Moonbear is right- really tasty bird. We keep it simple and fry them up like chicken.
If you find someone that consistently bags them don't do anything to tick 'um off. :<)

Dang it, I knew I was spelling it wrong, but couldn't find the right spelling (Google never asked me, "Do you mean Chukar?" :smile:). Thanks.
 
  • #34
My Grannys fruit and nut compote ..served hot.

3 ripe green apples {peeled/sliced}
3 ripe pears {peeled/sliced}
10 dried figs {sliced}
1/2 cup walnuts

1/2 cup brown sugar
1/2 teaspoon ground cinnamon
1 teaspoon vanilla extract
pinch of nutmeg

1/2 cup of water

Bring the water to a boil..add the fig, walnuts, sugar and cinnamon.
Cook on a rapid boil 3 minutes..then turn down to simmer
add vanilla, apples and pears, bring it back to a slow simmer, cook another 6 minutes.
Cover pot and take it off the stove.

It can sit like this for several hours..right befor dinner, heat it up..put it in a bowl...sprinkle LIGHTLY with nutmeg.

It is so good:approve:
 
  • #35
Moonbear said:
Dang it, I knew I was spelling it wrong, but couldn't find the right spelling (Google never asked me, "Do you mean Chukar?" :smile:). Thanks.

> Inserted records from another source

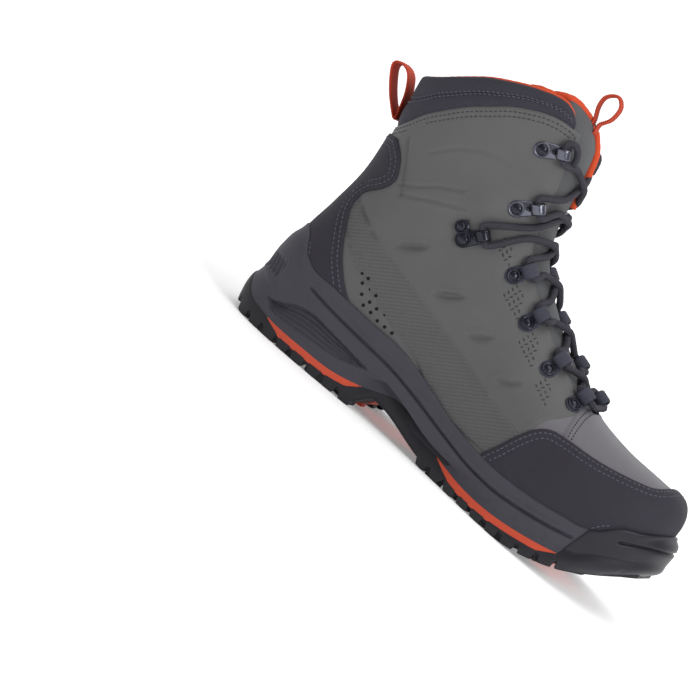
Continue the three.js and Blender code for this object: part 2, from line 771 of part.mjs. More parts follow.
// Lugs of the tread on a staggered grid
function lugCentres() {
  const centres = [];
  const firstRow = Math.ceil(xAt(0) / lugPitch);
  const lastRow = Math.floor((xAt(1) + lugRadius) / lugPitch);
  const reach = Math.ceil(ballWidth / 2 / lugSpread);
  for (let row = firstRow; row <= lastRow; row += 1) {
    const shift = row % 2 === 0 ? 0 : 0.5;
    for (let place = -reach; place <= reach; place += 1) {
      const x = row * lugPitch;
      const y = (place + shift) * lugSpread;
      const at = (x + heelSetback) / soleLength;
      if (at < 0.01 || at > 0.955) continue;
      const side = Math.abs(y - planMiddle(turnOf(at)));
      const half = planHalf(turnOf(at));
      if (side < half + lugRadius * 0.55) centres.push({ x, y, at, side, half });
    }
  }
  return centres;
}
const overArch = (x) => x > heelFlatFront + 6 && x < ballFlatBack - 10;
const inField = (lug) => lug.side < lug.half * 0.42 && lug.at < fieldFront - 0.02 && lug.at > fieldBack;

function lugSolid({ x, y }) {
  const geometry = new THREE.CylinderGeometry(lugRadius, lugRadius, soleStack, 6);
  geometry.rotateX(Math.PI / 2);
  geometry.rotateZ(Math.PI / 6);
  geometry.translate(x, y, soleStack / 2 - 1);
  return solidOf(geometry);
}

const joined = (solids) => solids.reduce((sum, solid) => sum.add(solid));
const treadBand = band(groundLine, (x) => baseLine(x) + 0.6);
const sole = soleBody(0);
const outsoleBody = soleBody(0.5);

const fieldBand = band(baseLine, (x) => baseLine(x) + fieldDepth);
const fieldPocket = band((x) => groundLine(x) - 1, (x) => baseLine(x) + fieldDepth + clearance);

// Pieces of the sole
function makeInlay() {
  const strips = stripRanges.map((range) => plateStrip(range, 0).intersect(sole));
  const field = fieldRegion(0).intersect(fieldBand).intersect(soleBody(-bumperWall));
  const lugs = lugCentres().filter((lug) => inField(lug) && !overArch(lug.x)).map(lugSolid);
  const orangeTread = joined(lugs).intersect(treadBand).intersect(fieldRegion(0));
  return joined([...strips, field, orangeTread]);
}

const midRegion = sideSolid([
  ...samples(midLine, farBack, bumperEdge[0][0]),
  ...bumperEdge.slice(1),
  [farFront, farUp],
  [farBack, farUp],
]);
const cavity = form(clearance).intersect(above(bedLine));
const midFront = midRows[midRows.length - 1].high * soleStack;
const toeCoreLow = (x) => Math.max(baseLine(x) + baseThickness, midFront + clearance);
const toeCoreFrom = xAt(0.842);

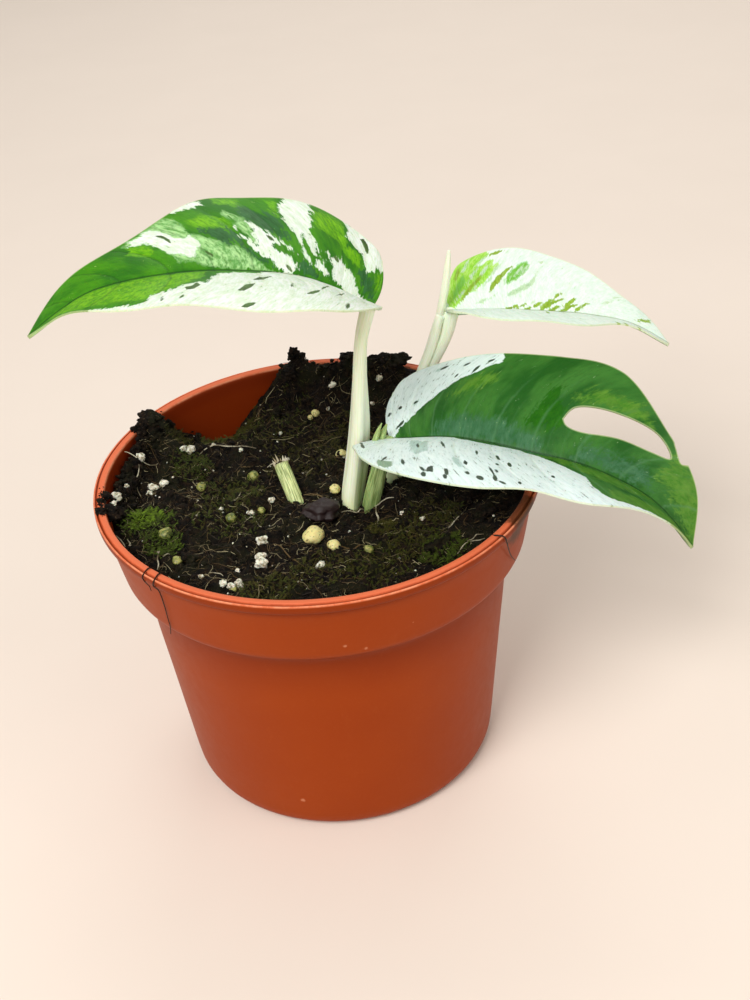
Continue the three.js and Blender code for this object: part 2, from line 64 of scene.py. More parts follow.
# The profile, as radius and height: out along the underside, up the outside and down the inside
POT_RINGS = (
    (14, 0), (14.9, 0.4), (15.5, 2), (36, 2), (36.9, 0.5), (37.5, 0), (40.6, 0), (42.1, 0.35), (43.3, 1),
    (44.1, 1.95), (44.6, 3.2), (44.85, 5), (45.05, 6.8), (46.5, 22), (48, 38), (49.4, 52), (50.5, 65),
    (50.65, 66.4), (51.1, 67.8), (52.4, 69.1), (54.3, 70.7), (55.35, 71.6), (55.75, 72.5), (55.95, 73.6),
    (56.7, 78), (57.5, 83), (58.3, 88), (58.5, 88.6), (59.1, 88.8), (59.6, 89.1), (59.9, 89.6), (60, 90.4),
    (60, 91.3), (59.9, 91.6), (59.72, 91.7), (59.52, 91.6), (59.4, 91.25), (59.2, 91.15), (59, 91.3),
    (58.9, 91.75), (58.7, 91.97), (58.4, 92), (57.8, 92), (57.3, 91.8), (57, 91.2), (56.8, 90.2),
    (56.6, 88.4), (55.6, 81), (54.6, 74.2), (54.1, 72.8), (50.1, 69.5), (49.3, 66.6), (47.2, 42),
    (45.3, 22), (43.7, 7.6), (42.4, 4.4), (40.6, 3.2),
)
POT_STEPS = 176
DRAIN_HOLES = 6
DRAIN_CIRCLE = 27
DRAIN_RADIUS = 4.5
# The heights of the painted shade on the plastic, under the shoulder, under the lip and on the inside
# wall: where the shade begins, is full, fades and ends
SHADE_UNDER_SHOULDER = (50, 68, 69.2, 70.8)
SHADE_UNDER_LIP = (86, 89, 91.2, 91.6)
SHADE_INSIDE_WALL = (73.5, 74.5, 90.5, 91.8)
# Pale scuffs: where each is and its radius
SCUFFS = (
    ((-12, -43.8, 11.3), 0.8), ((4.6, -56.1, 75.6), 0.6), ((9.6, -55.1, 73.5), 0.6),
    ((21.6, -52.4, 78.2), 0.4),
)
# Where wet soil has left a brown smear on the lip
SMEAR = (51.5, -28, 89.5)
# Painted highlights on the lip's two edges and painted shade in its groove: radius, strength and colour
LIP_HIGHLIGHTS_AND_GROOVE_SHADE = ((59.8, 0.5, (246, 176, 136)), (59.1, 0.6, (140, 46, 18)), (57.1, 0.45, (246, 176, 136)))


def select_only(*pieces):
    """Selects these pieces and nothing else, with the first one active."""
    bpy.ops.object.select_all(action="DESELECT")
    for piece in pieces:
        piece.select_set(True)
    if pieces:
        bpy.context.view_layer.objects.active = pieces[0]


def turned(name, rings, steps):
    """A turned body: a circle that is extruded and widened from ring to ring, then closed."""
    select_only()
    radius, height = rings[0]
    bpy.ops.mesh.primitive_circle_add(vertices=steps, radius=radius * MM)
    piece = bpy.context.object
    piece.name = name
    bpy.ops.object.mode_set(mode="EDIT")
    for wider, higher in rings[1:]:
        bpy.ops.mesh.extrude_region_move(TRANSFORM_OT_translate={"value": (0, 0, (higher - height) * MM)})
        wider_by = wider / radius
        bpy.ops.transform.resize(value=(wider_by, wider_by, 1), center_override=(0, 0, higher * MM))
        radius, height = wider, higher
    bpy.ops.mesh.select_all(action="SELECT")
    bpy.ops.mesh.fill_holes(sides=0)
    bpy.ops.mesh.normals_make_consistent(inside=False)
    bpy.ops.object.mode_set(mode="OBJECT")
    return piece


def cut(piece, cutter):
    """Cuts one piece's shape out of another."""
    modifier = piece.modifiers.new("cut", "BOOLEAN")
    modifier.object = cutter
    modifier.solver = "EXACT"
    bpy.context.view_layer.objects.active = piece
    bpy.ops.object.modifier_apply(modifier=modifier.name)
    bpy.data.objects.remove(cutter)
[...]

I had to look twice myself. Chu- chuck- chuc... last resort was "Western Game Birds" to double check. If only they were close enough for the cat to drag in...


Hypatia- A nice topping for vanilla ice cream, too. Thanks! Insomnia cooking attack coming right up. Figs in the middle of the night. Hmm. Bottom shelf on the right! Yea! Nothing but canned pears, though. Bummer.